Pendant que notre S.P.W. était ravitaillé, j’entrai dans le café. Pendant que je buvais de la bière à la cave, l’Untersharführer Altkrueger entra et déclara que les Américains que nous avions capturés et ceux de la maison avaient tous été tués. »
En considérant donc que Jaekel exagère le nombre de tués dans le village, on peut admettre que le nombre réel des prisonniers Américains abattus à Bullange et aux alentours doit être d’environ 40.
Entre le chiffre de McDonald (1) et celui de Jaekel (40, donc), j’avoue qu’étant donné les antécédents (Honsfeld) et les exactions qu’ils vont encore commettre (à Baugnez, Ligneuville, Stavelot, Wanne, La Gleize, notamment), je pense que les hommes de Peiper ont dû abattre, à Bullange, un nombre de prisonniers qui se rapproche plus du second que du premier chiffre.
Pour terminer, remarquons qu’au Procès de Malmédy, à Dachau, 3 hommes (Jaekel, Boltz et Ritzer – mais, curieusement, pas les autres cités par Jaekel !) furent condamnés pour avoir tiré sur des prisonniers de guerre à Bullange. Il serait quand même étonnant que ces 3 hommes n’auraient fait qu’une seule victime !
SOURCES
- Correspondance de Ralph G.Hill, Jr. de Wyomissing, Pennsylvania 30 octobre 1990 – 15 novembre 1990 – 21 octobre 1990 – 10 novembre 1992 – 3 décembre 1996 – 5 février 1997 – 10 février 1997.

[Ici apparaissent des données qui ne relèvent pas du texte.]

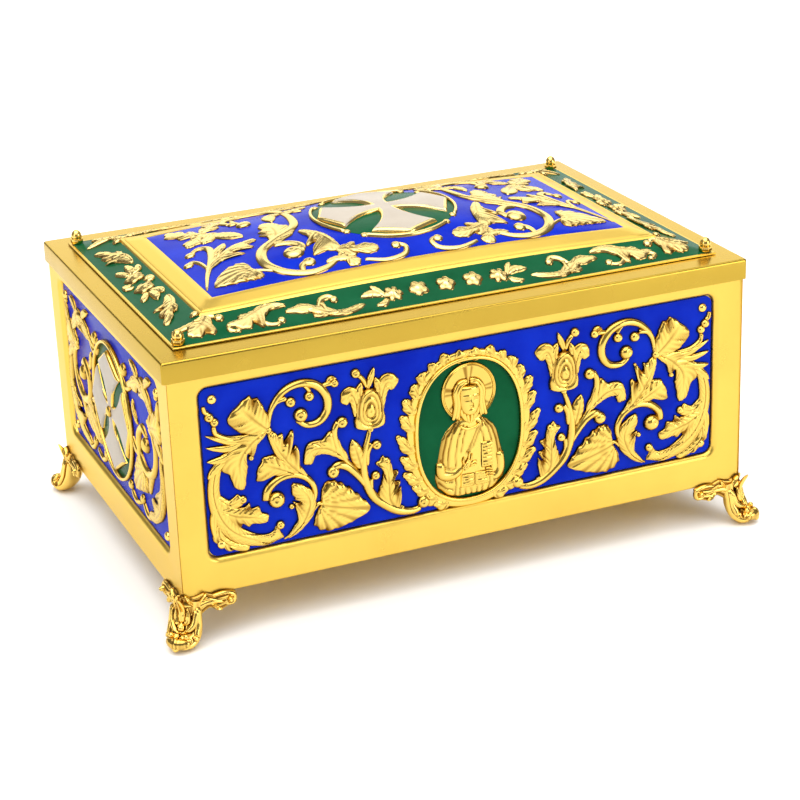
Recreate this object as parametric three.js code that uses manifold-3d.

- Noël 44 – La Bataille d’Ardenne, de Charles B. McDonald Ed. Didier Hatier – Bruxelles, 1989
- La Grande Bataille des Ardennes en Belgique et au Luxembourg, de Hugh M.Cole – Ed. Omer Marchal – Villance, 1994
- Sur les Traces Sanglantes des Troupes de Joachim Peiper, de Henri Rogister – chez l’auteur à Chênée, 22 rue du Progrès, 1994.
- Massacre à Malmédy ? Ardennes: 17 décembre 1944, de Gerd J.Gust Cuppens – Ed. Heimdal, Eupen, 1989.
- Ardennes Album Memorial, de Jean-Paul Pallud – Ed.Heimdal – Paris, 1986.